A onda de escândalos contábeis que abala o mercado norte-americano desde dezembro passado ganhou seu mais novo protagonista ontem. A gigante farmacêutica Merck, terceira maior fabricante de remédios do planeta, incluiu no faturamento de uma subsidiária US$ 12,4 bilhões que na realidade nunca foram recebidos.
A revelação foi feita na edição de ontem do diário econômico "The Wall Street Journal", que cita como fontes responsáveis por investigação conduzida pela SEC (Securities and Exchange Commission), órgão que fiscaliza o mercado de ações nos EUA. A implicada é a Medco, que administra programas de benefícios farmacêuticos para seguradoras.
Segundo a reportagem, a subsidiária colocou em seu faturamento os pagamentos feitos durante três anos por clientes às farmácias credenciadas em sua rede. O problema é que a Medco nunca recebeu este dinheiro, que equivale a 10% do faturamento da Merck entre 1999 e 2001. Com a prática, a empresa aparecia com um faturamento maior do que o real.
O caso veio à tona porque, como a Merck planeja oferecer ao público 20% dos papéis da Medco, a SEC teve de investigar os balanços de ambas as empresas, como parte dos procedimentos de oferta pública inicial (venda inicial de ações). Como primeira consequência, a empresa baixou o valor inicial de suas ações de entre US$ 24 e US$ 22 para entre US$ 22 e US$ 20.

A lista aumenta
Se confirmada a fraude, a farmacêutica, baseada em Whitehouse Station (Estado de Nova Jersey), não estará sozinha. Nos últimos meses, nomes como Xerox, WorldCom e Enron vêm frequentando o noticiário por denúncia de irregularidades nos balanços, uma onda de práticas que o mercado há muito conhece como "contabilidade criativa".
"A prática da Merck-Medco de reconhecer como faturamento os pagamentos feitos às farmácias não terá nenhum impacto em seu lucro ou nos dividendos de suas ações, porque um valor correspondente também foi incluído nas despesas", disse o porta-voz das empresas, Chris Loder.

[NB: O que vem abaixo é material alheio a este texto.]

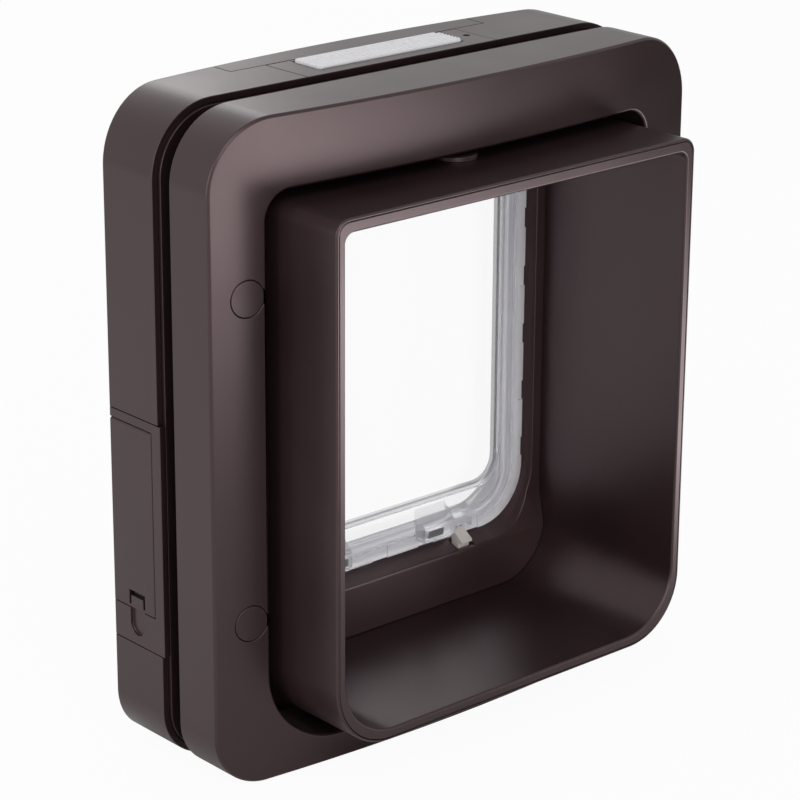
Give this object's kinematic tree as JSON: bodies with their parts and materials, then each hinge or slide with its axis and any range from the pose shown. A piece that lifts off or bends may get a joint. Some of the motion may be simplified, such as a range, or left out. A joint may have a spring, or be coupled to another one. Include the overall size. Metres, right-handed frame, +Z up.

Um escritório de advocacia, no entanto, já havia entrado com processo em nome dos acionistas da Merck, alegando que a empresa e diversos funcionários seus inflaram de maneira imprópria as receitas da subsidiária Medco.

Reações na Bolsa
Já reflexo da denúncia, a Merrill Lynch rebaixou ontem à tarde sua recomendação em relação às ações da Merck. A agência norte-americana antes aconselhava a compra dos papéis da empresa farmacêutica e passou a recomendar posicionamento neutro.
"Estamos preocupados com as dúvidas que a investigação da SEC causará com respeito à capacidade da Medco de assegurar novos contratos e, da mesma forma, manter os atuais", escreveu o analista Steven Tighe em nota oficial da corretora de valores.
Para ele, "não ajuda o fato de que a Merck enfrenta vários desafios à medida que avançamos para o próximo ano, quando expiram as patentes européias para os produtos Zocor e surgem novos concorrentes para os remédios Vioxx e Fosomax".
A renovadas suspeitas sobre a lisura das práticas contábeis afugentou os investidores do mercado acionário. Ainda ontem, as ações da Merck fecharam em queda de 2,15% na Bolsa de Valores de Nova York, depois de abrirem em baixa de 3,5%. Abalado pelo novo escândalo, o índice Dow Jones teve queda de 1,12%, fechando em 9.274 pontos, e o Nasdaq, de 2,95% (1.405 pontos), enquanto o índice Standard & Poor's 500 perdeu 1,22%.
"Prudência é a ordem do dia. Ninguém quer pescar as pechinchas enquanto o mercado continua a cair", disse Peter Coolidge, corretor sênior da Brean Murray & Co. "Até que seja resgatada a confiança, será problemático."